The part I feared most, obviously, was cutting two holes in the guitar. Measuring and cutting a hole in a flat plane is easy, but the preamp goes on a curved section of the guitar. I measured the preamp housing several times, placed it along the edge of the curve in the guitar body to see where it would fit best. After finding a sweet spot, I used a razor blade to make little nicks in the finish marking the border of the section to be cut out. I then marked the border with masking tape (Fig. 2).

I drilled the corners with a 1/2" bit. I started to use a jigsaw to cut the hole, but the wood was too fragile. It made a sloppy cut. I tried a utility knife to score the border of the hole, and I kept scoring until it poked through. This didn't take as long as expected, and the cuts were pretty clean. I sanded the hole and inserted the preamp. It was a little tight here and there so I sanded it again and it fit. I didn't get photos of the preamp installation, so here is the during and after shots of the input and the after shot of the preamp:

Fig. 2. Cutting the hole for the input. Installed input and preamp.
I did the same exact thing with the input. Then I plugged the piezo pickup into the preamp and stuck it under the bridge.
Fig. 3. About to place the pickup under the bridge.
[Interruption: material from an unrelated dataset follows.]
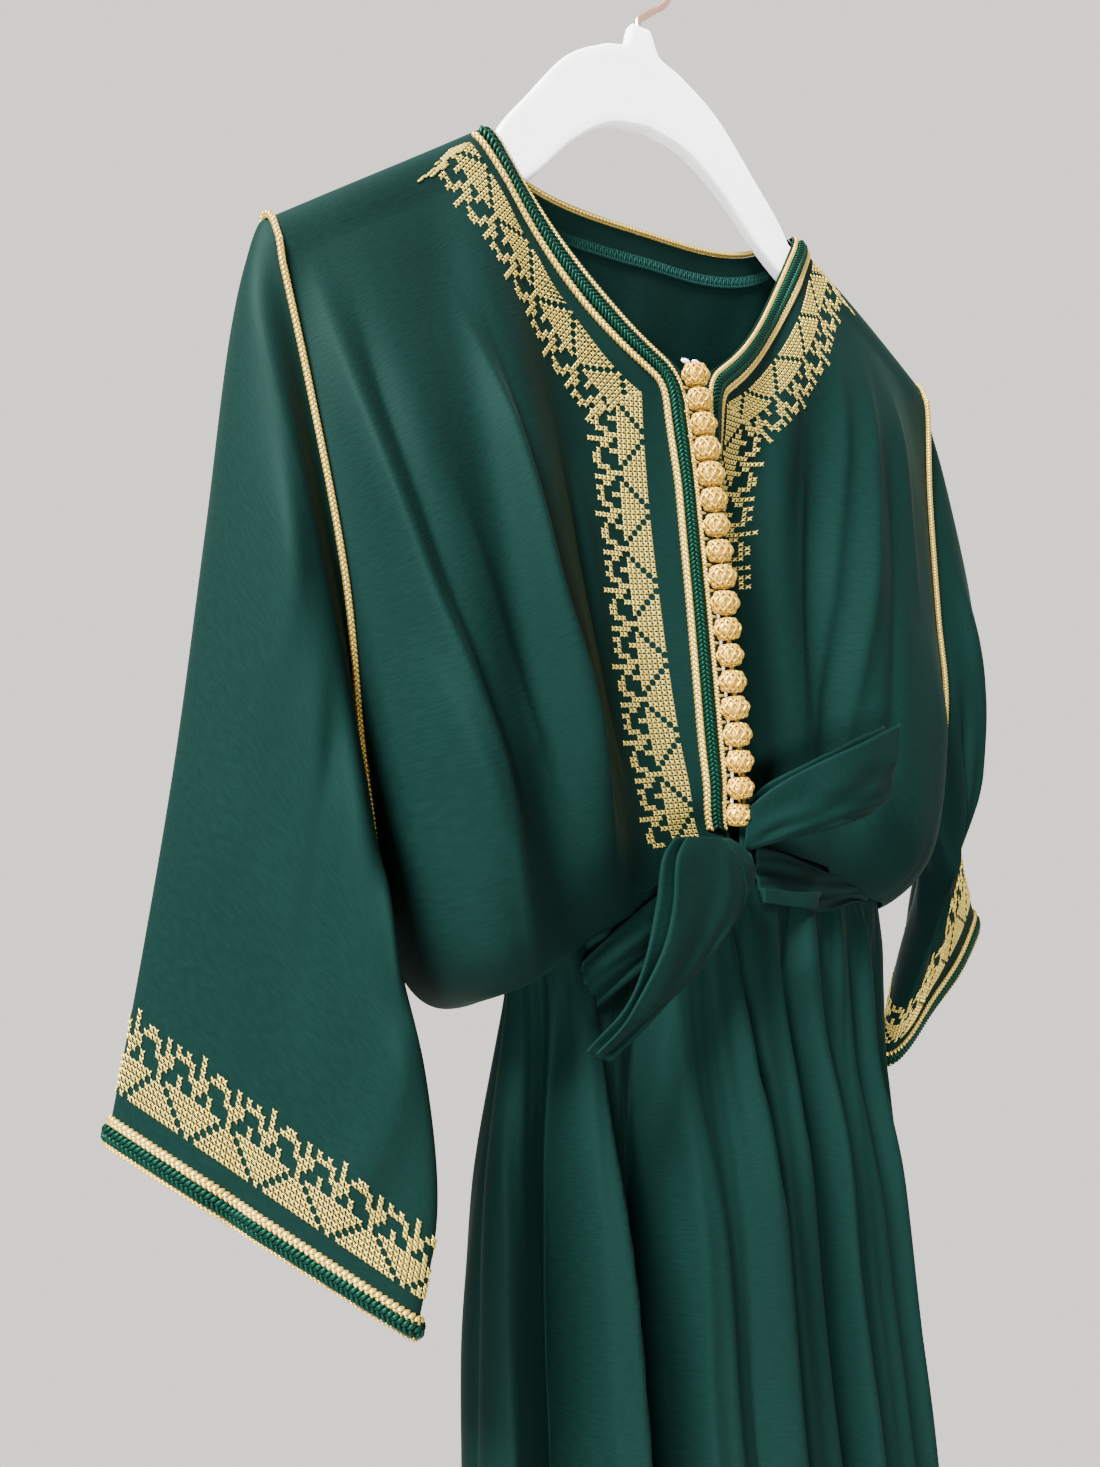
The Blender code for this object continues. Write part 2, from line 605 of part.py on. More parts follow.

I should note that the preamp came with as under-the-saddle pickup (Fig. 4). I preferred the kind that mounts inside the guitar under the bridge (Fig. 3, above), so I snipped the input off the former and and soldered it to the latter and used that.

Fig. 4. Cheap under-the-saddle pickup

Everything's in, and although I made the input hole a hair too big (so there's not enough wood in one corner for the screw to grab), it went better than I expected.